(Dataset entries)

==========

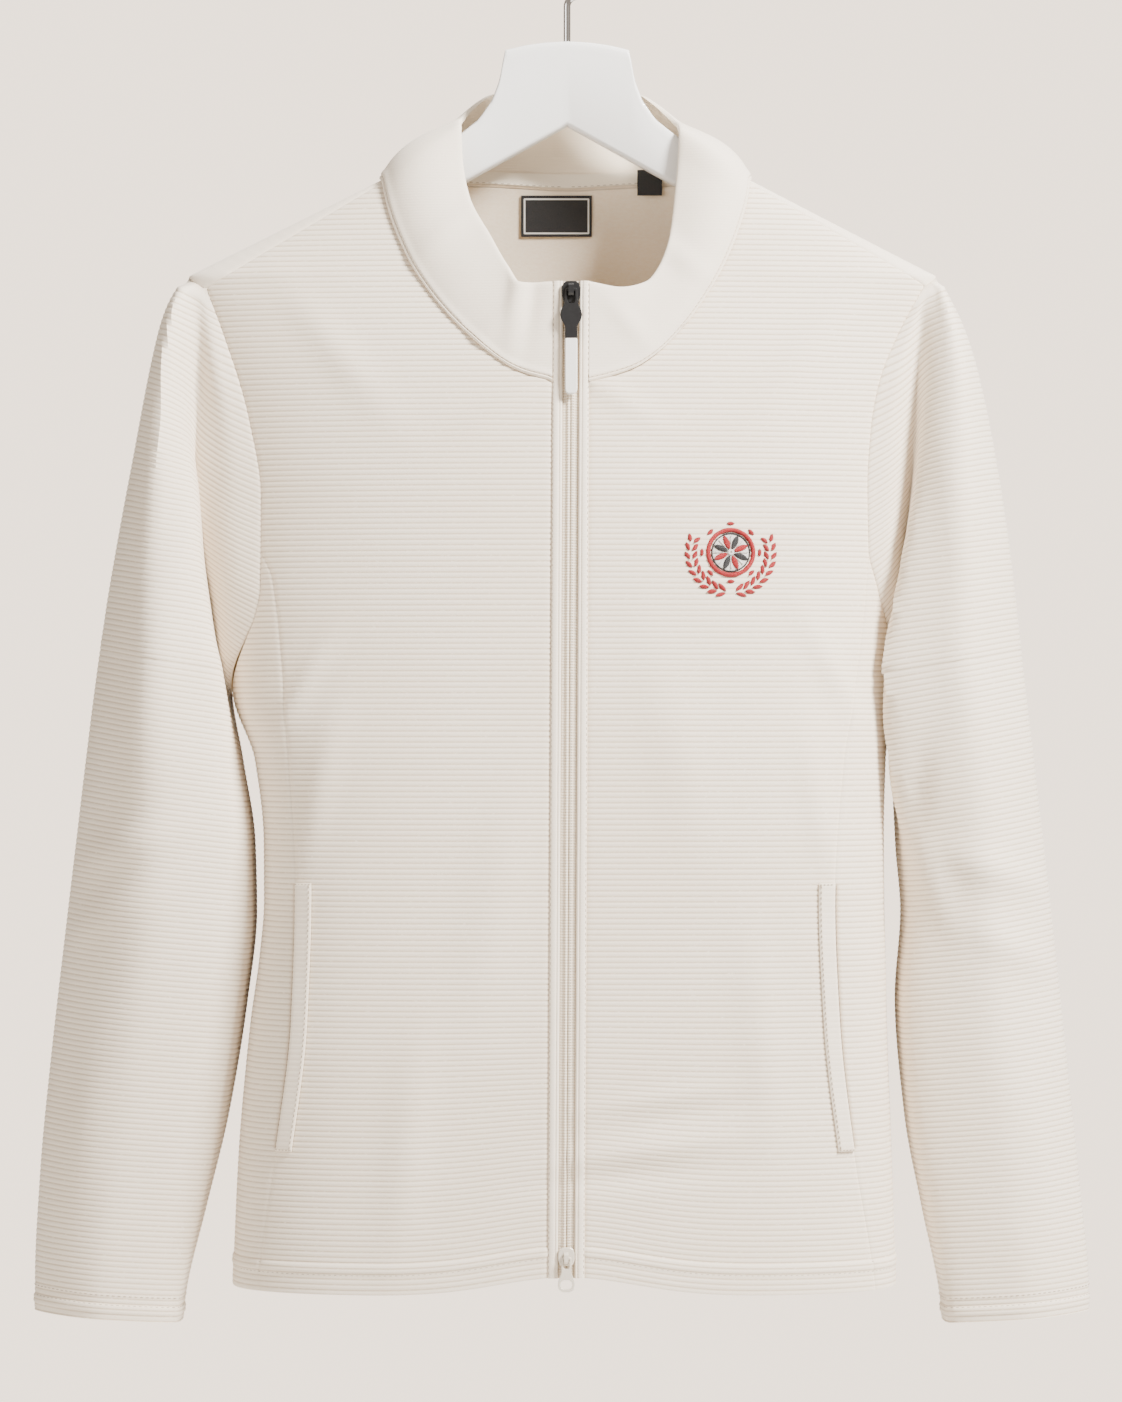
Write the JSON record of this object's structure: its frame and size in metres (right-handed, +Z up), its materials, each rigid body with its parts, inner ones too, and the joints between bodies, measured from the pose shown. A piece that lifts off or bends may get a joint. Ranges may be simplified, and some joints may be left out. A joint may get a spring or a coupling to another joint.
{
  "type": "golf jacket on a hanger",
  "caption": "Long-sleeved stand-collar zip jacket in ribbed knit, hung open-necked on a shaped wooden hanger with a wire hook.",
  "frame": {"origin": "inner top of the hanger's hook, where a rail carries it", "axes": "+Z up, front of the jacket faces -Y, +X to the right of someone who looks at the front"},
  "size_m": [0.6136, 0.1449, 0.8096],
  "materials": {
    "knit": "matt ribbed double knit",
    "smooth_knit": "matt smooth knit",
    "inner": "brushed",
    "coil": "satin",
    "black_metal": "satin black",
    "pale_plastic": "satin",
    "cream_metal": "satin",
    "black_label": "woven",
    "white_paint": "white satin paint",
    "chrome": "polished"
  },
  "bodies": {
    "jacket": {"front_left": "knit", "front_right": "knit", "side_left": "knit", "side_right": "knit", "back": "knit", "sleeve_left": "knit", "sleeve_right": "knit", "collar": "smooth_knit", "zip_band_left": "smooth_knit", "zip_band_right": "smooth_knit", "pocket_welt_left": "smooth_knit", "pocket_welt_right": "smooth_knit", "neck_tape": "inner", "zip_tape_left": "coil", "zip_tape_right": "coil", "slider_top": "black_metal", "slider_bottom": "cream_metal", "neck_label": "black_label", "size_label": "black_label", "hanger": "white_paint", "hook": "chrome"},
    "top_pull": {"pull_top": "black_metal", "pull_top_end": "pale_plastic"},
    "bottom_pull": {"pull_bottom": "cream_metal"}
  },
  "joints": [
    {"name": "top_pull_hinge", "type": "hinge", "parent": "jacket", "child": "top_pull", "pos_m": [0.00227, -0.0525, -0.2141], "axis": [-1, 0, 0], "range_deg": [0, 165]},
    {"name": "bottom_pull_hinge", "type": "hinge", "parent": "jacket", "child": "bottom_pull", "pos_m": [-0.00048, -0.07703, -0.76159], "axis": [-1, 0, 0], "range_deg": [0, 165]}
  ]
}
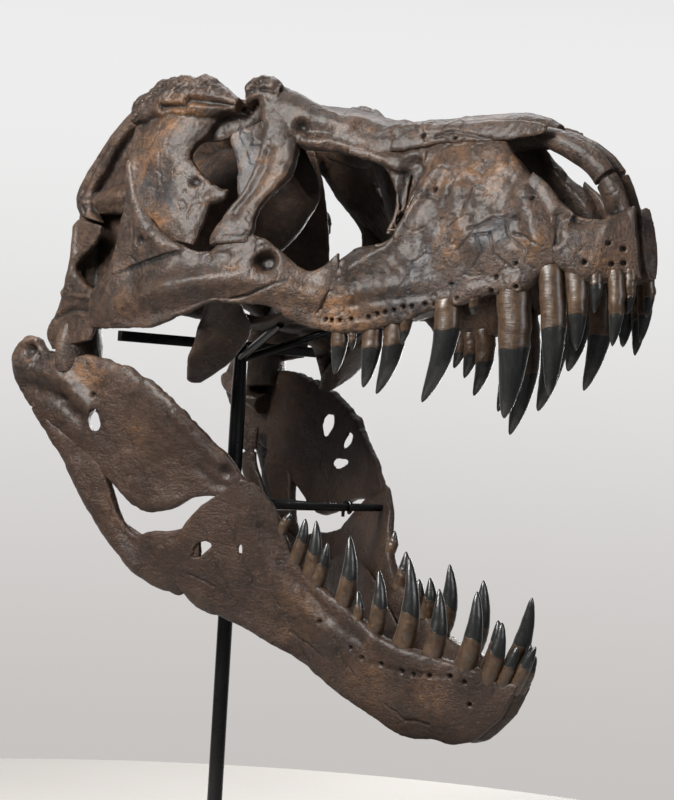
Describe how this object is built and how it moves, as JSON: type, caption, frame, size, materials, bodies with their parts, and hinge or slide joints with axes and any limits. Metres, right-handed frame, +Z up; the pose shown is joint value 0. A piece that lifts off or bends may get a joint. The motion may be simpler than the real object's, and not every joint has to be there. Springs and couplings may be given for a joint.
{
  "type": "mounted dinosaur skull",
  "caption": "Life-size skull of a large meat-eating dinosaur, cast bone by bone, with open toothed jaws, held on a black steel pole with a flat base.",
  "frame": {"origin": "on the floor under the pole's centre line, in the base plate's underside", "axes": "+X towards the snout, +Y to the animal's left, +Z up"},
  "size_m": [1.4573, 0.7008, 1.7517],
  "materials": {
    "bone_cast": "painted resin cast of brown fossil bone, semi-gloss varnish",
    "tooth_cast": "painted resin, tan roots and dark grey-green crowns, semi-gloss",
    "black_steel": "black gloss paint"
  },
  "bodies": {
    "root": {"angular_L": "bone_cast", "angular_R": "bone_cast", "articular_L": "bone_cast", "articular_R": "bone_cast", "base_plate": "black_steel", "braincase": "bone_cast", "crossbar": "black_steel", "dentary_L": "bone_cast", "dentary_R": "bone_cast", "ectopterygoid_L": "bone_cast", "ectopterygoid_R": "bone_cast", "jaw_arm": "black_steel", "jaw_bar": "black_steel", "jaw_clip": "black_steel", "jugal_L": "bone_cast", "jugal_R": "bone_cast", "lacrimal_L": "bone_cast", "lacrimal_R": "bone_cast", "maxilla_L": "bone_cast", "maxilla_R": "bone_cast", "nasals": "bone_cast", "palatine_L": "bone_cast", "palatine_R": "bone_cast", "pole": "black_steel", "postorbital_L": "bone_cast", "postorbital_R": "bone_cast", "prearticular_L": "bone_cast", "prearticular_R": "bone_cast", "premaxilla_L": "bone_cast", "premaxilla_R": "bone_cast", "pterygoid_L": "bone_cast", "pterygoid_R": "bone_cast", "quadrate_L": "bone_cast", "quadrate_R": "bone_cast", "quadratojugal_L": "bone_cast", "quadratojugal_R": "bone_cast", "splenial_L": "bone_cast", "splenial_R": "bone_cast", "squamosal_L": "bone_cast", "squamosal_R": "bone_cast", "strut_L": "black_steel", "strut_R": "black_steel", "surangular_L": "bone_cast", "surangular_R": "bone_cast", "vomer": "bone_cast"}
  },
  "joints": []
}
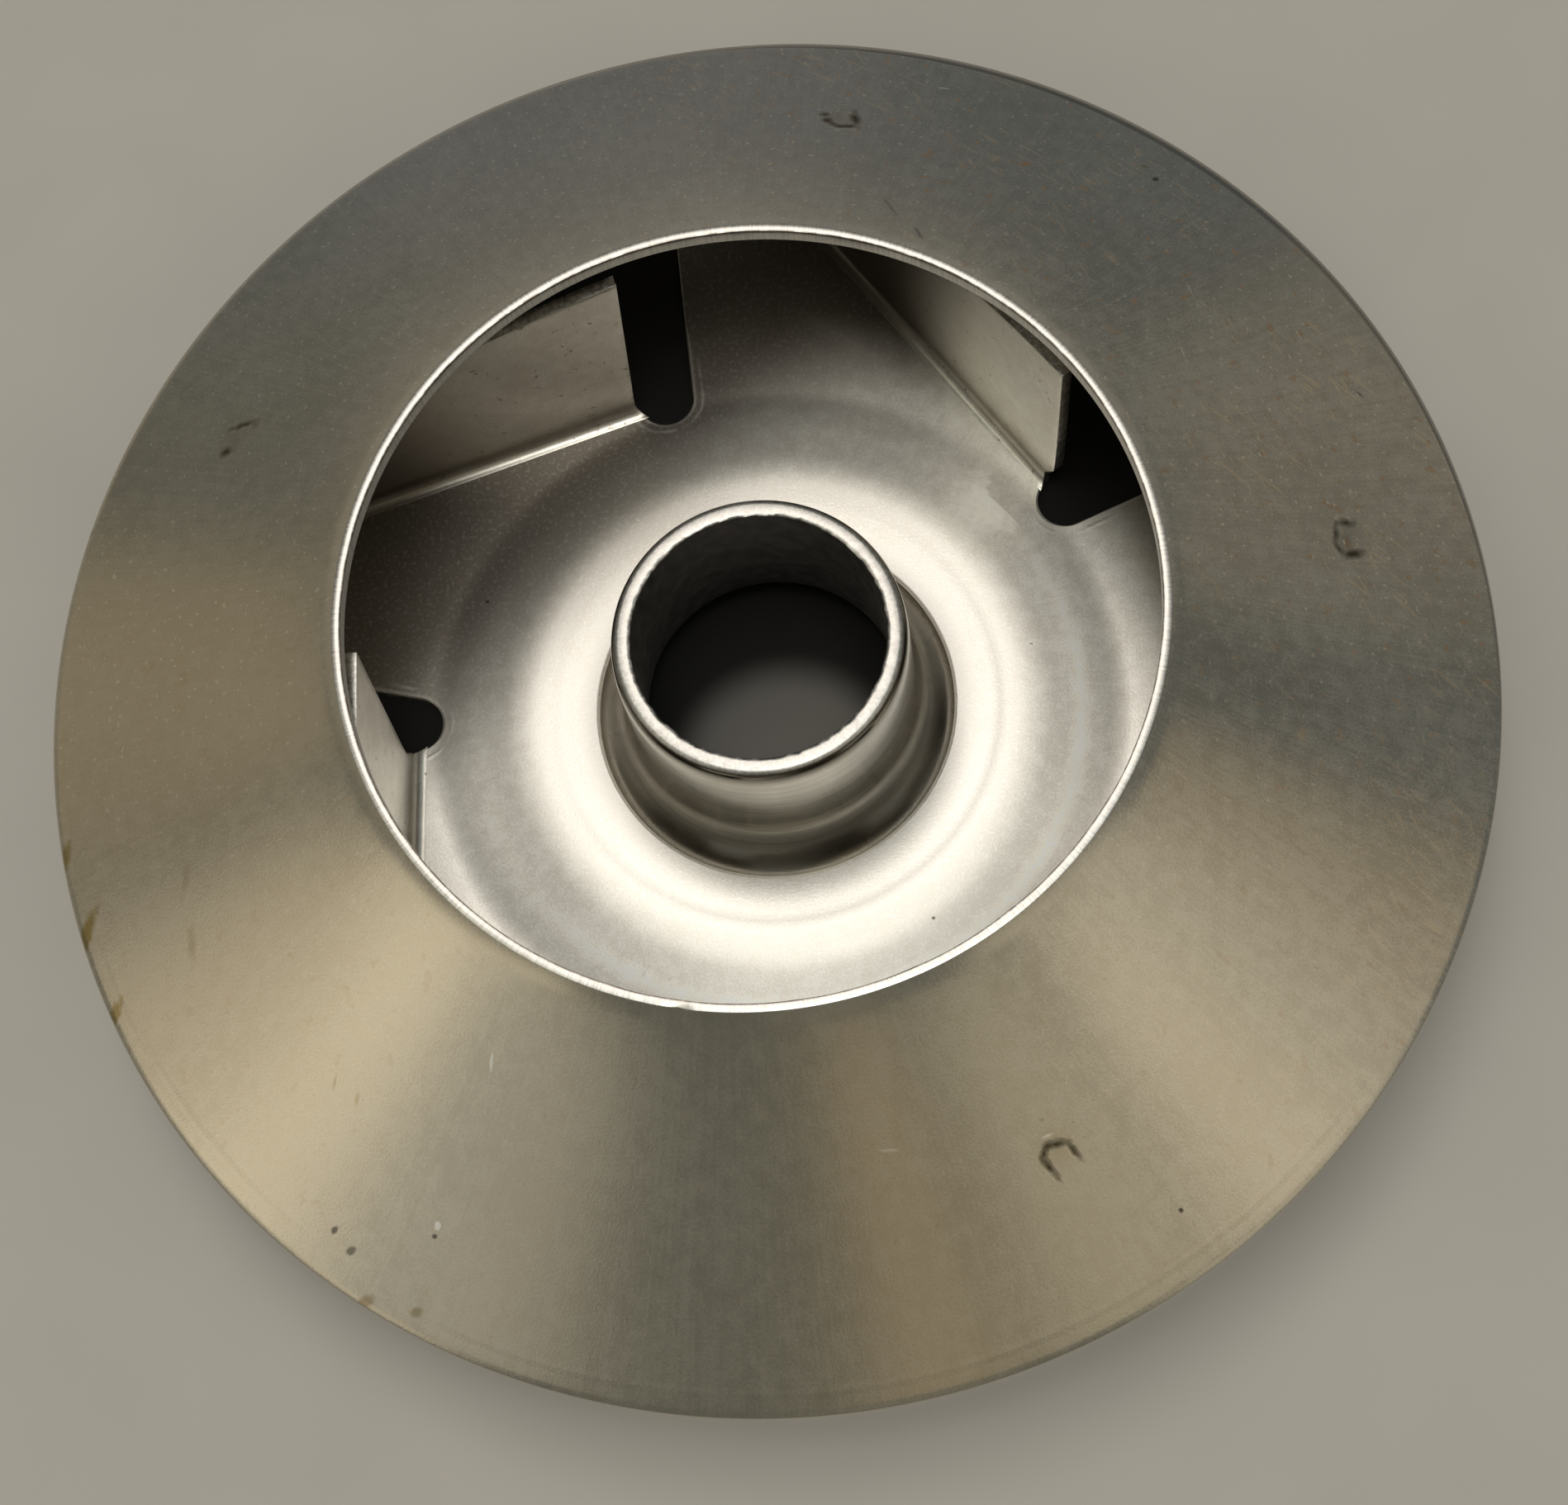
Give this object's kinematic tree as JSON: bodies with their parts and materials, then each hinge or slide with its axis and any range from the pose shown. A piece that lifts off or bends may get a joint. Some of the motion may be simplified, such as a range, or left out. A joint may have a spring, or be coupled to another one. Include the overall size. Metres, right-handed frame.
{
  "type": "water pump impeller",
  "caption": "Round pressed-steel pump impeller: conical front cover with a wide eye, straight vanes bent up from a windowed back plate, and a drawn hub sleeve with an open bore.",
  "frame": {"origin": "on the axis, in the plane of the back plate's underside, which is the floor it lies on", "axes": "+Z along the axis towards the eye; the picture is taken from above with the camera tipped towards -Y"},
  "size_m": [0.13, 0.13, 0.031],
  "materials": {
    "satin_steel": "satin pressed stainless sheet, used, with brown weld marks, rust specks and stains",
    "plate_steel": "fine satin pressed stainless sheet, bright round the hub",
    "polished_steel": "drawn and polished stainless, turned on its top rim",
    "vane_steel": "satin stainless sheet with bright sheared edges"
  },
  "bodies": {
    "root": {"front_shroud": "satin_steel", "back_shroud": "plate_steel", "hub_sleeve": "polished_steel", "vane_1": "vane_steel", "vane_2": "vane_steel", "vane_3": "vane_steel", "vane_4": "vane_steel", "vane_5": "vane_steel"}
  },
  "joints": []
}
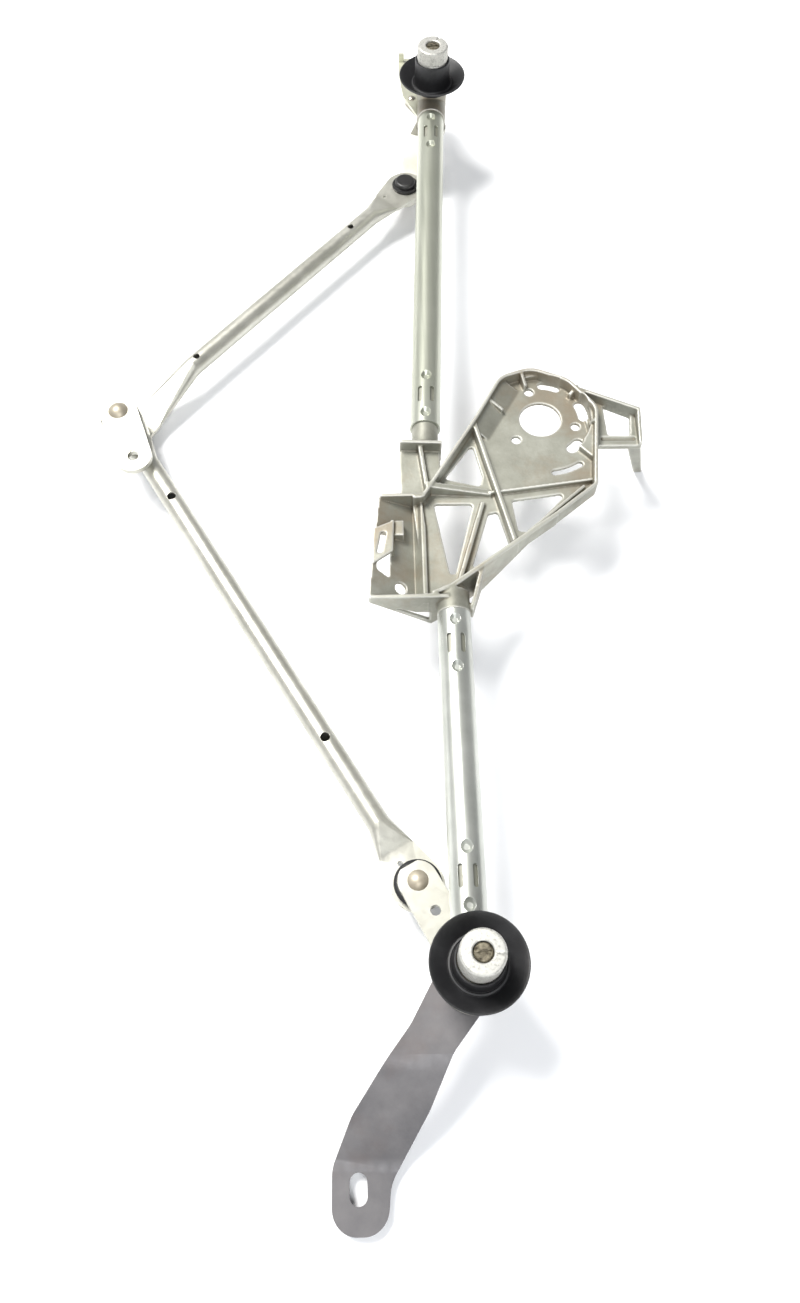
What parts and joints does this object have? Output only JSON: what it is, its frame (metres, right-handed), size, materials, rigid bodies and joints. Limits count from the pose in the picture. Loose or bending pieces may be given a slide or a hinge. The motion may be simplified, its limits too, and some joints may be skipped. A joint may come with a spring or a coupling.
{
  "type": "windshield wiper linkage",
  "caption": "Windshield wiper linkage without motor: crimped tubes join two pivot housings and a cast motor bracket, with cranks, link rods and rubber boots.",
  "frame": {"origin": "on the axis of the lower spindle, at mid-height of its drive head", "axes": "+Z along both spindles towards the wiper arms, +Y from the lower spindle to the upper one"},
  "size_m": [0.4202, 0.9377, 0.116],
  "materials": {
    "die_cast": "as cast, dull, lightly stained",
    "zinc_tube": "bright zinc plating, smooth",
    "zinc_sheet": "bright zinc plating on pressed sheet",
    "arm_steel": "dark plated stamped steel, satin",
    "lug_steel": "zinc-plated stamped steel",
    "rivet_steel": "plated steel",
    "spindle_steel": "machined steel, slightly yellowed",
    "head_aluminium": "machined and knurled, matt",
    "passivated_stud": "yellow passivated steel",
    "bronze": "sintered bearing bronze",
    "black_rubber": "soft moulded rubber, semi-matt",
    "black_plastic": "moulded plastic with a faint sheen"
  },
  "bodies": {
    "frame": {"motor_bracket": "die_cast", "upper_tube": "zinc_tube", "lower_tube": "zinc_tube", "lower_pivot_housing": "die_cast", "upper_pivot_housing": "die_cast", "mounting_arm": "arm_steel", "mounting_arm_rivets": "rivet_steel", "upper_mounting_lug": "lug_steel", "upper_lug_rivets": "rivet_steel", "lower_boot": "black_rubber", "lower_bush_bottom": "bronze", "lower_bush_top": "bronze", "upper_boot": "black_rubber", "upper_bush_bottom": "bronze", "upper_bush_top": "bronze"},
    "lower_spindle_body": {"lower_spindle": "spindle_steel", "lower_drive_head": "head_aluminium", "lower_top_washer": "rivet_steel", "lower_retaining_ring": "rivet_steel", "lower_thrust_washer": "rivet_steel", "lower_crank": "zinc_sheet", "lower_ball_stud": "passivated_stud"},
    "upper_spindle_body": {"upper_spindle": "spindle_steel", "upper_drive_head": "head_aluminium", "upper_top_washer": "rivet_steel", "upper_retaining_ring": "rivet_steel", "upper_thrust_washer": "rivet_steel", "upper_crank": "zinc_sheet", "upper_ball_stud": "passivated_stud"},
    "lower_rod_body": {"lower_link_rod": "zinc_sheet", "lower_rod_crank_socket": "black_plastic", "lower_rod_motor_socket": "black_plastic", "lower_rod_crank_seal": "black_rubber", "lower_rod_motor_seal": "black_rubber"},
    "upper_rod_body": {"upper_link_rod": "zinc_sheet", "upper_rod_crank_socket": "black_plastic", "upper_rod_motor_socket": "black_plastic"},
    "motor_crank_body": {"motor_crank": "zinc_sheet", "motor_crank_stud": "passivated_stud"}
  },
  "joints": [
    {"name": "lower_spindle_turn", "type": "hinge", "parent": "frame", "child": "lower_spindle_body", "pos_m": [0, 0, 0], "axis": [0, 0, 1], "range_deg": [-15, 15]},
    {"name": "upper_spindle_turn", "type": "hinge", "parent": "frame", "child": "upper_spindle_body", "pos_m": [0, 0.739, 0], "axis": [0, 0, 1], "range_deg": [-15.5, 15.5]},
    {"name": "lower_rod_swing", "type": "hinge", "parent": "lower_spindle_body", "child": "lower_rod_body", "pos_m": [-0.0313, 0.0571, -0.077], "axis": [0, 0, 1], "range_deg": [-19, 19]},
    {"name": "upper_rod_swing", "type": "hinge", "parent": "upper_spindle_body", "child": "upper_rod_body", "pos_m": [-0.0243, 0.6786, -0.08], "axis": [0, 0, 1], "range_deg": [-19, 19]},
    {"name": "motor_crank_swivel", "type": "hinge", "parent": "lower_rod_body", "child": "motor_crank_body", "pos_m": [-0.249, 0.4223, -0.077], "axis": [0, 0, 1], "continuous": true}
  ],
  "couplings": [
    {"joint": "upper_spindle_turn", "follows": "lower_spindle_turn", "ratio": 1},
    {"joint": "lower_rod_swing", "follows": "lower_spindle_turn", "ratio": -1.2015},
    {"joint": "upper_rod_swing", "follows": "lower_spindle_turn", "ratio": -1.1645}
  ]
}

==========

§ BRIEF
Scan the material and collect every line that contains "bends".

§ RESULT FOR THIS TASK
Write the JSON record of this object's structure: its frame and size in metres (right-handed, +Z up), its materials, each rigid body with its parts, inner ones too, and the joints between bodies, measured from the pose shown. A piece that lifts off or bends may get a joint. Ranges may be simplified, and some joints may be left out. A joint may get a spring or a coupling to another joint.
Describe how this object is built and how it moves, as JSON: type, caption, frame, size, materials, bodies with their parts, and hinge or slide joints with axes and any limits. Metres, right-handed frame, +Z up; the pose shown is joint value 0. A piece that lifts off or bends may get a joint. The motion may be simpler than the real object's, and not every joint has to be there. Springs and couplings may be given for a joint.
Give this object's kinematic tree as JSON: bodies with their parts and materials, then each hinge or slide with its axis and any range from the pose shown. A piece that lifts off or bends may get a joint. Some of the motion may be simplified, such as a range, or left out. A joint may have a spring, or be coupled to another one. Include the overall size. Metres, right-handed frame.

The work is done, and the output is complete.